A feared god was Ah Puch, the god of death and the underworld. He was feared as a malevolent and sinister deity who led souls to the underworld. Ah, Puch was often depicted as a skeleton or as a monster with bulging eyes. These are just a few examples of the many gods and goddesses worshipped by the Maya. Each of these gods had a specific role and meaning within the religious and mythological beliefs of Maya culture.
Calendar and Astronomy
In addition to the gods, their own calendar and astronomy were also significant components of Maya culture. The Maya developed a highly accurate calendar and possessed a profound knowledge of astronomy. They used complex calendars to plan religious festivals, agricultural rituals, and political events. Astronomical phenomena such as solar eclipses and equinoxes were also predicted.
The calendars are based on various cycles and units of time, forming an elaborate system together. The Maya calendar consists of several cycles, with the three most well-known being the Tzolk'in, the Haab', and the Long Count calendar. The Tzolk'in is a sacred calendar of 260 days. These 260 days are designated by combining 13 numbers (1 to 13) and 20 names. Each day is indicated by both a number and a name.
With 13 numbers and 20 names, you can create 260 different combinations. After 260 days, the next cycle begins. The days, with their different combinations, also had various personalities and characters. On certain days, offerings were made at different locations. The Haab' is a calendar of 365 days, divided into 18 months of 20 days each, plus a short period of 5 extra days. Each month had its month feast and was dedicated to a different god each time. Only the last 5 days no feast celebrated.
These days were spent in offering, meditation, and penance. In addition to the Tzolk'in and the Haab', the Maya also had a Long Count calendar, used for measuring long periods of time. The Long Count calendar consists of various units. These units were used to calculate longer periods, such as historical events and astronomical cycles. The Maya's Long Count calendar began on August 11, 3114 BC, according to the Western calendar, and continued until December 21, 2012.
This was the infamous date that some people interpreted as the end of the world. In reality, it was simply the end of a cycle in the Maya calendar, similar to reaching a new millennium in the Western calendar. Now you know that the Maya civilization was thriving and powerful. Despite this, the Mayan Empire ultimately suffered from several factors that led to its decline.
Archaeologists have not provided a definitive explanation for the downfall of the Maya empire.
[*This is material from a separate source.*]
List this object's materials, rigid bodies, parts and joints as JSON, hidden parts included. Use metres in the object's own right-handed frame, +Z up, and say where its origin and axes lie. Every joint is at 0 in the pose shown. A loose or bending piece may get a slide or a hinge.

However, there are several aspects to consider. For instance, some Maya cities experienced high population densities, resulting in pressure on natural resources and agricultural lands. Towards the end of the Maya civilization, there were also political tensions.
Political Tensions
There was increasing rivalry between different cities, including Tikal, Calakmul, and Palenque. Lastly, there is growing evidence that climate change played a role in the decline of the Maya civilization. This includes periods of droughts or floods, which also impacted changes in trade routes crucial for economic growth. Finally, the Spanish invasion and subsequent colonization of Central America influenced the decline of the Maya civilization.
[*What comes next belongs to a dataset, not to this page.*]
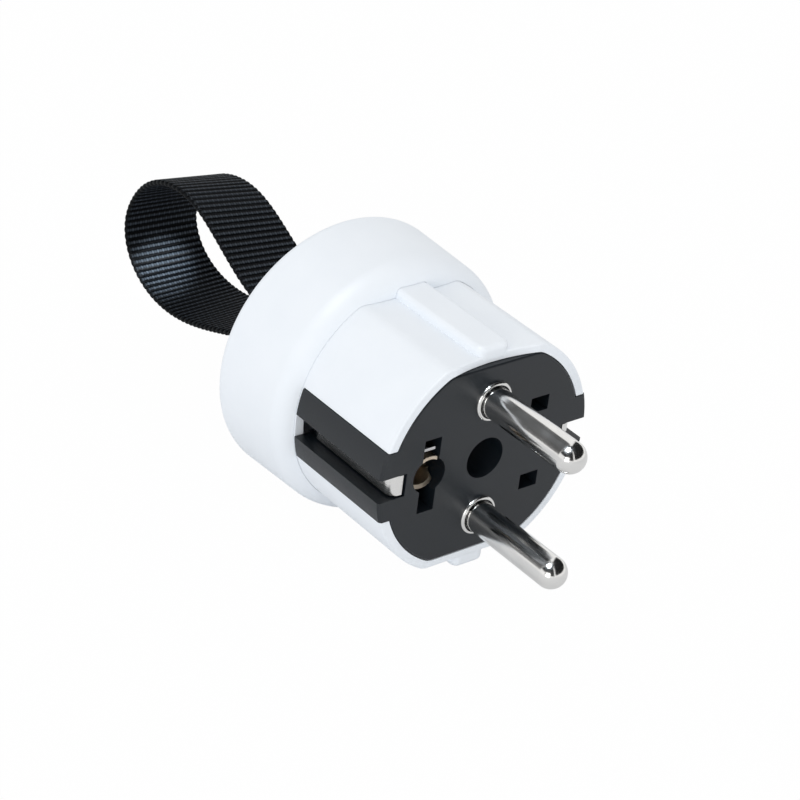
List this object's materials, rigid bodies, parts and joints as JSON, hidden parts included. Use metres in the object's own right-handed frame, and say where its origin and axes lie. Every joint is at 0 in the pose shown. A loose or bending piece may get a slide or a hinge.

The Maya society was already weakened at the time, and several cities had already fallen into decline. Today, there still exist indigenous communities that are descendants of the ancient Maya. While many modern Maya have integrated into the broader society and the modern world, many communities still maintain a strong connection to their traditional culture, language, and customs. For example, descendants in Yucatan speak a different language than the national language, Spanish.
Additionally, some modern communities are engaged in political activism to protect and promote their land rights and cultural recognition. Although the ancient Maya civilization disappeared long ago, their legacy lives on in contemporary Maya communities, which continue to contribute to the rich diversity of Central American culture and society.
Conclusion
- The Maya civilization is known for its complex writing system, accurate calendar, and scientific advancements.
- Maya architecture included pyramids, temples, and ball courts.
- Maya art included sculpture, pottery, and murals.
- Agriculture was crucial to the Maya, and they grew maize, beans, and squash.
- Maya society was highly hierarchical, with kings at the top.
- Maya religion was polytheistic, and people worshipped various gods associated with different aspects of life.
- The Maya civilization was conquered by the Spanish in the 16th century.